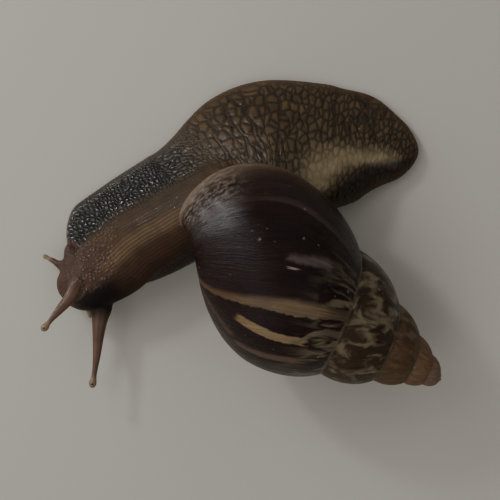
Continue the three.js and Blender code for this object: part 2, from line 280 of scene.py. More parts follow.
# The shell is a self-similar spiral. Its section is given for the newest growth line, at the lip, as heights
# along the axis from the spiral's own apex and as reaches outwards from the axis.
shell = {
    "apex": (55, -40, 14.5),  # where the whorls would shrink to nothing
    "heading": 30.6,  # turn of the axis from -X towards +Y, apex to base
    "tilt": 5.5,  # rise of the base end
    "growth": 1.596,  # how much larger each turn is than the one before
    "swell": 0.1,  # how much wider the older whorls are than that makes them
    "swellFrom": 0.37,  # turns back from the lip between which they widen
    "swellTo": 1.09,
    "turns": 5,
    "stepsPerTurn": 132,
    "sectionSteps": 92,
    "lipAngle": 96,  # place of the lip round the axis, from straight up
    "centreRadius": 2.4,
    "centreHeight": 62.8,
    "reachOut": 23.9,
    "reachUp": 29.4,
    "reachDown": 28.3,
    "fullnessUp": 2.03,  # superellipse powers of the shoulder and the base
    "fullnessDown": 1.76,
    "baseSweep": 78,  # how far growth lines trail at the base end
    "sweepFrom": 80,  # place on the section where they start to trail
    "sweepPower": 2.5,
    "lidAngle": 4,  # share of the grid that closes a section to the axis
    "innerRadius": 0.15,
    "wall": 1.2,
    "lipTurns": 0.02,  # over which the wall thickens from its sharp edge
    "liningTurns": 0.3,  # how far the mouth is lined
    "startTurns": 0.25,  # over which the first whorl opens
    "nucleusRadius": 1.9,
    "ridgeHeight": 0.22,  # relief of the growth ridges at the lip
    "ridgesPerTurn": 26,
    "mergeReach": 0.002,  # closes the strip where its rows meet
}
shellSizes = tuple(name for name in shell if name not in (
    "apex", "heading", "tilt", "stepsPerTurn", "sectionSteps", "fullnessUp", "fullnessDown", "mergeReach"))
nucleusSizes = {"segments": 40, "rings": 24, "growthPlace": -1800.0, "section": 60.0}


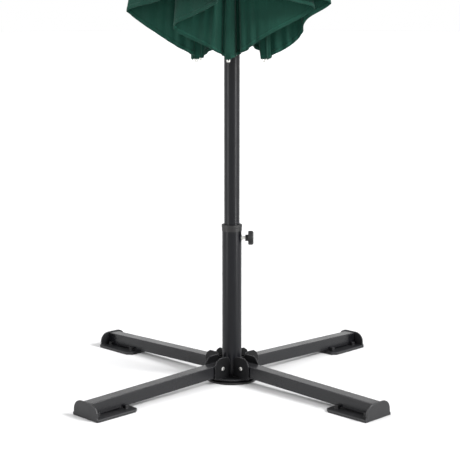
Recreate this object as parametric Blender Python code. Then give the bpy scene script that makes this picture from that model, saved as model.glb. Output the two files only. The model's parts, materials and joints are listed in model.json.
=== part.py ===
"""Patio umbrella on a folding cross base. Metres, +Z up, origin on the floor under the pole."""
import math

import bmesh
import bpy
from mathutils import Matrix, Vector

# Cross base
LEG_REACH = 0.466          # outer face of a foot from the pole axis
LEG_W = 0.030              # square leg tube
LEG_WALL = 0.0015
LEG_Z, LEG_SLOPE = 0.0070, 0.0249   # a leg's underside at its outer end, and its rise inward
LEG_INNER = 0.031          # inner end of a leg from the pole axis
PIVOT_R, PIVOT_Z = 0.049, 0.0365
HUB_R, HUB_Z, HUB_T = 0.063, 0.0085, 0.0040
PAD_R, PAD_T = 0.066, 0.0050
CHEEK_T, CHEEK_GAP = 0.0030, 0.0156
CHEEK_IN, CHEEK_OUT, CHEEK_TOP = 0.0246, 0.0755, 0.0640
FOOT_HALF, FOOT_LEN, FOOT_T = 0.0441, 0.124, 0.0065
END_HALF, END_TOP, END_T, END_R = 0.0412, 0.0390, 0.0042, 0.024
BOLT_R = 0.0030
# Base tube, collar and clamp
TUBE_R, TUBE_WALL, TUBE_TOP = 0.0240, 0.0020, 0.3850
COLLAR_R, COLLAR_TOP = 0.0251, 0.3895
CLAMP_Z, CLAMP_AZ = 0.3555, 45.0
SCREW_R = 0.0040
KNOB_R, KNOB_FROM, KNOB_TO = 0.0175, 0.0400, 0.0530
# Pole
POLE_R, POLE_WALL = 0.0190, 0.0015
POLE_FOOT, POLE_SPLIT, POLE_TOP = 0.0135, 1.2500, 2.1860
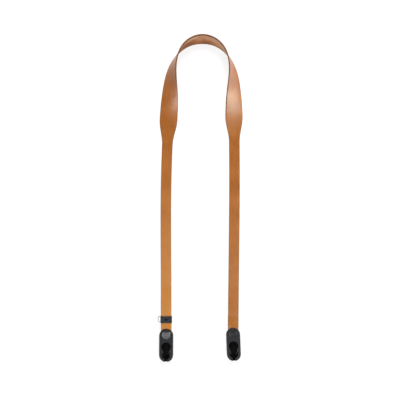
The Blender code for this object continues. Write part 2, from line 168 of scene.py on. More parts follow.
# the glow keeps the shadows pale; it stops under the clips, or their slits would shine
floorPlace = addNode(floorTree, "ShaderNodeTexCoord")
floorAxes = addNode(floorTree, "ShaderNodeSeparateXYZ", None, {"Vector": floorPlace.outputs["Object"]})
hotSide = addNode(floorTree, "ShaderNodeMapRange", {"interpolation_type": "SMOOTHSTEP"}, {
    "Value": floorAxes.outputs["X"], "From Min": view["hotFrom"], "From Max": view["hotTo"],
    "To Min": view["floorGlow"], "To Max": view["hotGlow"]})
glow = hotSide.outputs["Result"]
wide, deep = view["ovalRadii"]
for clipX, clipY in view["ovals"]:
    squashed = addNode(floorTree, "ShaderNodeMapping", None, {
        "Vector": floorPlace.outputs["Object"], "Location": (-clipX / wide, -clipY / deep, 0),
        "Scale": (1 / wide, 1 / deep, 0)})
    reach = addNode(floorTree, "ShaderNodeVectorMath", {"operation": "LENGTH"}, {
        0: squashed.outputs["Vector"]})
    clear = addNode(floorTree, "ShaderNodeMapRange", None, {
        "Value": reach.outputs["Value"], "From Min": view["ovalFrom"], "From Max": view["ovalTo"]})
    glow = addNode(floorTree, "ShaderNodeMath", {"operation": "MULTIPLY"}, {
        0: glow, 1: clear.outputs["Result"]}).outputs[0]
floorTree.links.new(glow, floorShader.inputs["Emission Strength"])
bpy.ops.mesh.primitive_plane_add(size=view["floorSide"], location=(0, 0, -view["floorDrop"]))
studioFloor = bpy.context.object
studioFloor.name = "studioFloor"
studioFloor.data.materials.append(floorMaterial)
print("strap scene: camera, floor and light")


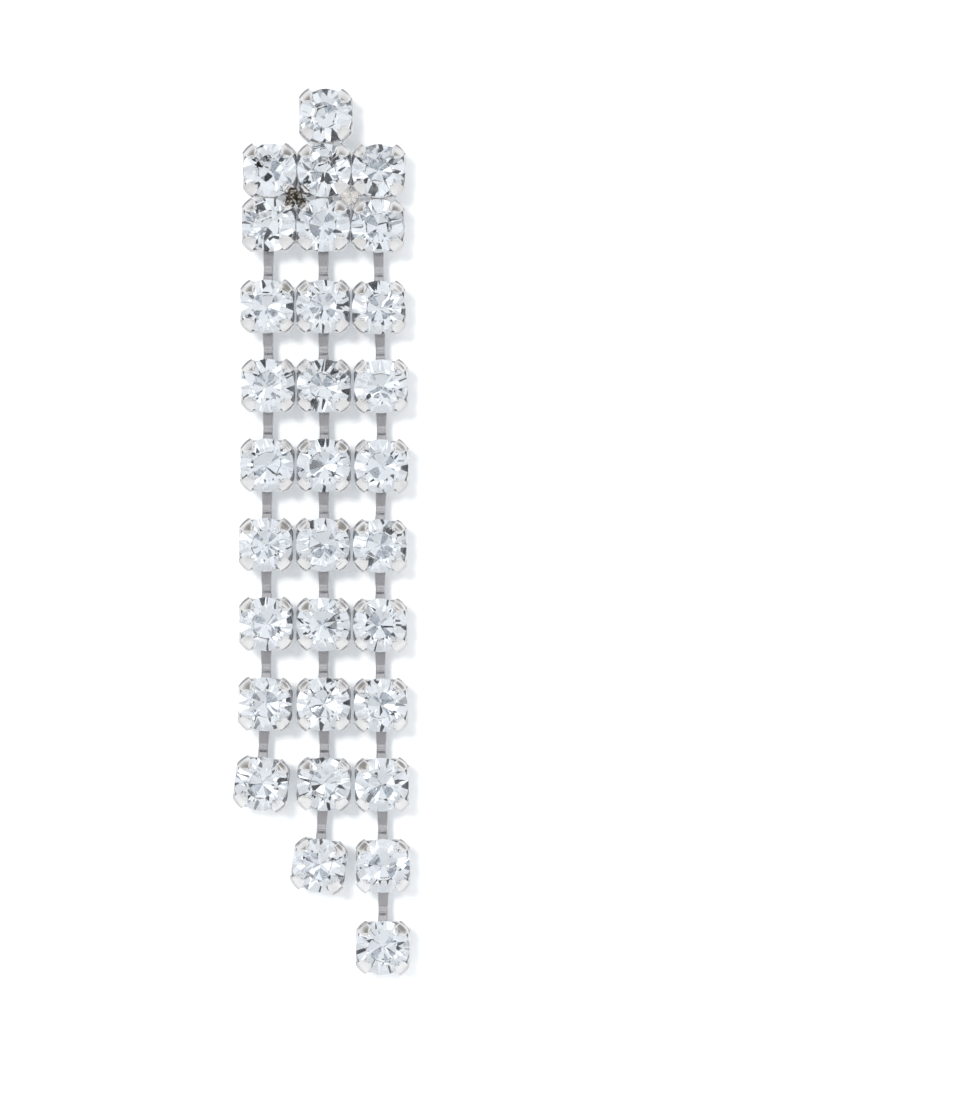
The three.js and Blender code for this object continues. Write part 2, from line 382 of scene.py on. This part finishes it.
def cut_stone(seat, unevenness, rng):
    """A round stone with a foiled back, cut from a rod plane by plane, then turned at random and tilted."""
    depth = seat.culet - seat.table
    crown, girdle = depth * CROWN_SHARE, depth * GIRDLE_SHARE
    pavilion = depth - crown - girdle
    rod = bmesh.new()
    bmesh.ops.create_cone(
        rod, cap_ends=True, segments=ROD_SIDES, radius1=seat.radius, radius2=seat.radius, depth=2 * depth
    )
    for point, normal in facet_planes(seat.radius, crown, girdle, pavilion, unevenness, rng):
        everything = rod.verts[:] + rod.edges[:] + rod.faces[:]
        cut = bmesh.ops.bisect_plane(
            rod, geom=everything, plane_co=point, plane_no=normal, clear_outer=True, dist=CUT_TOLERANCE
        )
        edges = [e for e in cut["geom_cut"] if isinstance(e, bmesh.types.BMEdge)]
        bmesh.ops.edgeloop_fill(rod, edges=edges)
    bmesh.ops.recalc_face_normals(rod, faces=rod.faces)
    for face in rod.faces:
        face.material_index = 1 if face.normal.z < FOIL_BELOW else 0
    tilt = Matrix.Rotation(rng.gauss(0, STONE_TILT), 4, "X")
    tilt = tilt @ Matrix.Rotation(rng.gauss(0, STONE_TILT), 4, "Z")
    turn = Matrix.Rotation(rng.uniform(0, 2 * math.pi), 4, "Y")
    upright = Matrix.Rotation(math.pi / 2, 4, "X")
    place = seat.matrix(seat.table + crown + girdle / 2) @ tilt @ turn @ upright
    rod.transform(Matrix.Scale(MM, 4) @ place)
    mesh = bpy.data.meshes.new(seat.node + "_cut")
    rod.to_mesh(mesh)
    rod.free()
    mesh.materials.append(crystal)
    mesh.materials.append(foil)
    return mesh


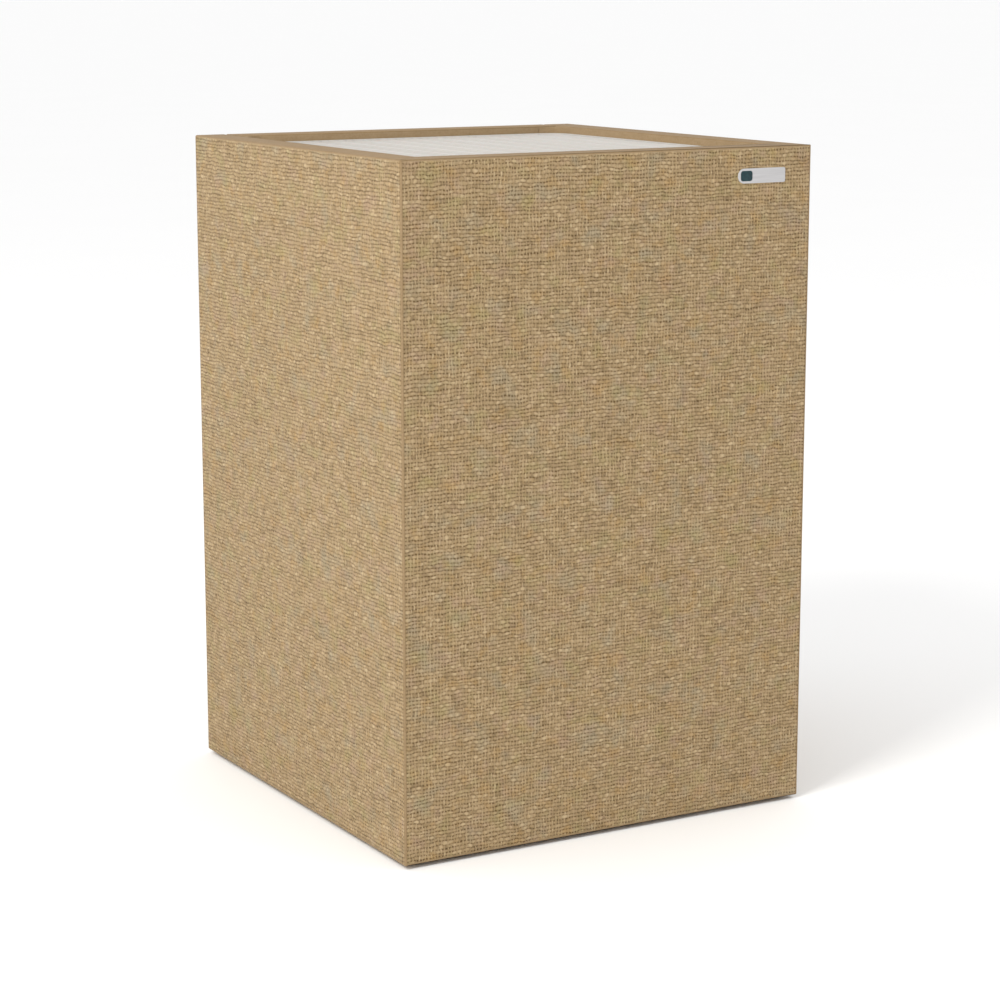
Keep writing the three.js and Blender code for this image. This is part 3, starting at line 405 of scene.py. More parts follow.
def yarn_colour(tree, at, u, v, column, row, on_warp):
    """Each pick and end keeps a shade for a few crossings, and dyed strands drift through in patches."""
    along, across = 0.42, 1.7  # a shade lasts along a thread, and changes from one thread to the next

    def run(by_u, by_v, layer):
        x, y = times(tree, *by_u), times(tree, *by_v)
        where = put(tree, "CombineXYZ", {0: x, 1: y, 2: layer}).outputs[0]
        return noise(tree, where, 1.0, 1.0)

    weft_run, warp_run = run((u, along), (row, across), 3.0), run((column, across), (v, along), 9.0)
    pick = put(tree, "Mix", {0: on_warp, 2: weft_run, 3: warp_run}, data_type="FLOAT").outputs[0]
    yarn = put(tree, "ValToRGB", {0: pick})
    shades = [(0.28, (0.214, 0.149, 0.080)), (0.42, (0.279, 0.199, 0.108)), (0.52, (0.313, 0.225, 0.126)),
              (0.62, (0.355, 0.261, 0.153)), (0.74, (0.408, 0.309, 0.188))]
    ramp = yarn.color_ramp
    while len(ramp.elements) < len(shades):
        ramp.elements.new(0.5)
    for element, (spot, colour) in zip(ramp.elements, shades):
        element.position = spot
        element.color = (*colour, 1)
    colour = yarn.outputs[0]
    dyes = [(0.110, (0.268, 0.246, 0.182), 0.44), (0.150, (0.325, 0.222, 0.157), 0.48),
            (0.190, (0.340, 0.212, 0.082), 0.46), (0.130, (0.285, 0.242, 0.106), 0.44)]
    for scale, dye, most in dyes:
        elsewhere = (900 * scale, 700 * scale, 0)  # so that no two dyes share their patches
        shifted = put(tree, "VectorMath", {0: at, 1: elsewhere}, operation="ADD").outputs[0]
        patch = spread(tree, noise(tree, shifted, scale, 2, 0.6), 0.54, 0.72, 0.0, most)
        colour = blend_colours(tree, patch, colour, dye)
    return colour


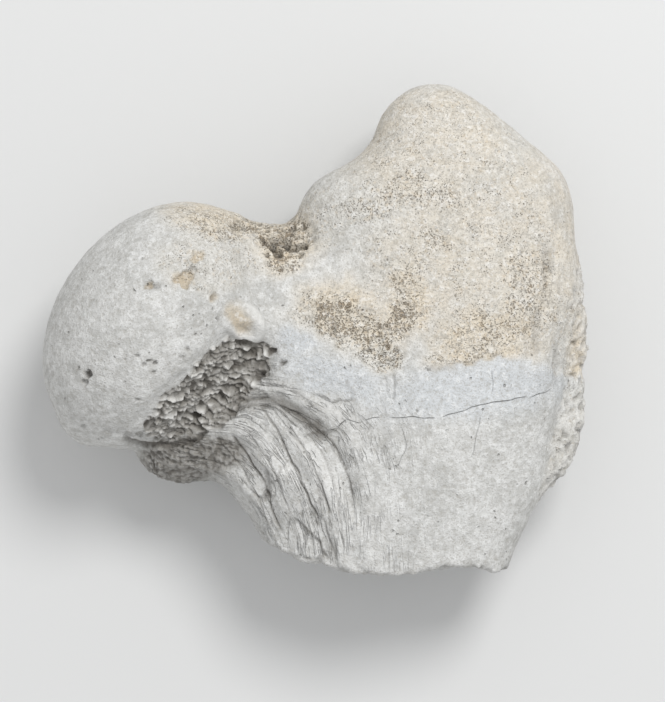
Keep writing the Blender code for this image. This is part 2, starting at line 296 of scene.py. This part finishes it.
lift += fibre * (0.11 * strand - 0.22 * groove - 0.12 * thin)
# The fibres are darkened in their grooves, partly dirt and partly painted shade, and lightened on
# raised strands as painted highlight.
dirt_and_shade += fibre * np.clip(0.5 * groove + 0.4 * thin - 0.1 * strand, 0.0, 0.8)
pale_and_highlight = np.maximum(pale_and_highlight, 0.4 * fibre * ease(strand, -0.1, 0.5) * ease(course, 0.6, 2.0))
# Painted shade darkens the fibres in the undercut below the head.
dirt_and_shade += 0.22 * spots(seen, ((-10.5, -11.6, 5.4, 2.6, -8),), 0.5) * front * (1.0 - worn)

# Each groove is a line, its half width, its depth and how dark it is.
grooves = (
    # The first groove is the wide recess below the band; its darkness is painted shade.
    (fibre_lines[4][:5], 1.15, 0.25, 0.8),
    (
        ((-3.7, -6.9), (-1.1, -8.5), (1.3, -10.4), (2.4, -12.4), (3.0, -14.4), (3.4, -17.3)),
        *(0.16, 0.2, 0.85),
    ),
    (
        ((-5.5, -6.9), (-3.7, -9.3), (-2.8, -11.5), (-1.9, -13.0), (-0.9, -15.5), (0.3, -18.3)),
        *(0.16, 0.2, 0.85),
    ),
    (((-8.0, -9.3), (-5.9, -12.7), (-5.0, -13.9), (-4.1, -17.0), (-3.1, -19.2)), 0.15, 0.16, 0.75),
    (((-6.8, -9.0), (-4.6, -11.9), (-3.5, -14.6), (-2.4, -17.0)), 0.12, 0.13, 0.6),
    (((-3.2, -7.8), (-1.9, -9.9), (-0.4, -12.6), (0.9, -16.0), (1.4, -19.5)), 0.12, 0.13, 0.6),
    (((-1.6, -8.9), (0.4, -11.2), (1.5, -14.0), (2.2, -18.0), (2.5, -21.0)), 0.12, 0.13, 0.6),
    (((-9.5, -9.9), (-7.2, -12.4), (-5.6, -15.2), (-4.4, -18.4)), 0.12, 0.13, 0.6),
    (((-2.5, -17.2), (-1.6, -17.9), (0.1, -19.5), (1.1, -21.4)), 0.16, 0.16, 0.4),
    (((-2.5, -17.2), (-2.9, -18.6), (-2.7, -19.8)), 0.16, 0.14, 0.4),
    (((6.3, -4.3), (6.4, -5.6), (6.75, -6.7)), 0.14, 0.1, 0.25),
    (((7.0, -4.0), (7.1, -5.4), (6.95, -6.9)), 0.2, 0.16, 0.4),
    # The last runs in the crevice between the head and the knob; its darkness is painted shade.
    (
        ((-18.2, -10.2), (-15.9, -10.75), (-13.6, -10.8), (-11.9, -10.4), (-9.8, -9.2)),
        *(0.4, 0.55, 0.8),
    ),
)
for line, wide, deep, dark in grooves:
    gap, passed = beside(seen + 0.12 * ragged, line)
    mask = ease(np.abs(gap), wide, 0.1 * wide) * ease(passed, 0.0, 0.12) * ease(passed, 1.0, 0.85)
    mask *= front * (1.0 - worn)
    lift -= deep * mask
    dirt_and_shade += dark * mask

# Each flake's edge is a line, the side on which the bone is lost, the depth and the width.
flakes = (
    (((-0.0, -5.9), (1.2, -6.6), (2.7, -6.8), (3.3, -5.9), (2.4, -4.5)), -1.0, 0.2, 1.6),
    (((-1.6, -10.0), (-0.5, -9.5), (0.4, -9.6), (1.4, -9.3), (2.7, -8.4)), -1.0, 0.16, 1.5),
    (((-4.6, -14.2), (-3.8, -14.0), (-2.6, -12.0)), -1.0, 0.15, 1.2),
    (((-2.5, -17.2), (-1.6, -17.9), (0.1, -19.5), (1.1, -21.4)), -1.0, 0.3, 2.4),
)
for line, side, deep, wide in flakes:
    gap, passed = beside(seen + 0.3 * ragged, line)
    beyond = ease(gap * side, 0.0, 0.2) * ease(gap * side, wide, 0.3)
    ends = ease(passed, 0.0, 0.1) * ease(passed, 1.0, 0.9) * front
    lift -= deep * beyond * ends
    # A dark line along each flake's edge is painted shadow.
    dirt_and_shade += 0.35 * ease(np.abs(gap), 0.2, 0.04) * ends

# The long hairline crack comes first, then the short ones beside it.
cracks = (
    ((0.4, -9.6), (1.4, -9.3), (2.7, -8.4), (3.9, -8.7), (5.1, -8.2), (6.7, -8.2), (8.5, -8.2))
    + ((11.3, -8.3), (15.0, -7.0), (19.6, -6.3), (22.3, -5.4)),
    ((16.1, -3.8), (16.2, -5.0), (16.1, -6.1)),
    ((15.0, -8.0), (14.7, -9.5), (14.2, -12.1)),
    ((7.8, -9.2), (8.2, -10.8), (7.2, -13.1)),
)
split, side_split = np.full(count, 1.5), np.full(count, 1.5)
split_here, side_here = np.zeros(count), np.zeros(count)
for i, line in enumerate(cracks):
    gap, passed = beside(seen + 0.13 * ragged, line)
    here = ease(np.abs(gap), 0.5, 0.3) * ease(passed, 0.0, 0.06) * ease(passed, 1.0, 0.9) * front
    if i == 0:
        split, split_here = gap, 0.55 * here
    else:
        side_split = np.where(np.abs(gap) < np.abs(side_split), gap, side_split)
        side_here = np.maximum(side_here, 0.2 * here)


# The outer crest, where the muscles held on, is pitted and ragged. So are the lower end's knob
# under the head and the notch between the neck and the trochanter.
crest_heights = (-16.5, -14.0, -11.5, -8.4, -5.0, -1.0, 8.0)
crest_edge = np.interp(seen[:, 1], crest_heights, (20.0, 20.6, 21.2, 22.0, 22.8, 23.3, 23.9))
crest = ease(seen[:, 0] + 0.45 * ragged[:, 0], crest_edge - 0.3, crest_edge + 0.4)
crest *= ease(seen[:, 1], -16.8, -15.2) * ease(seen[:, 1], 9.0, 5.0)
knob_rows = ((-12.8, -12.3, 4.0, 2.4, 10), (-9.4, -11.8, 2.6, 1.5, 20))
knob = spots(seen, knob_rows, 0.3) * (1.0 - worn) * front
notch = spots(seen, ((-3.0, 8.4, 2.6, 2.5, 0), (-5.8, 9.6, 2.5, 0.9, 0)), 0.3) * front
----
* _Description of the task_
Consider the entries above and return each line with the string "that".

* _Solution_
    "swell": 0.1,  # how much wider the older whorls are than that makes them
    "lidAngle": 4,  # share of the grid that closes a section to the axis
Recreate this object as parametric Blender Python code. Then give the bpy scene script that makes this picture from that model, saved as model.glb. Output the two files only. The model's parts, materials and joints are listed in model.json.
        elsewhere = (900 * scale, 700 * scale, 0)  # so that no two dyes share their patches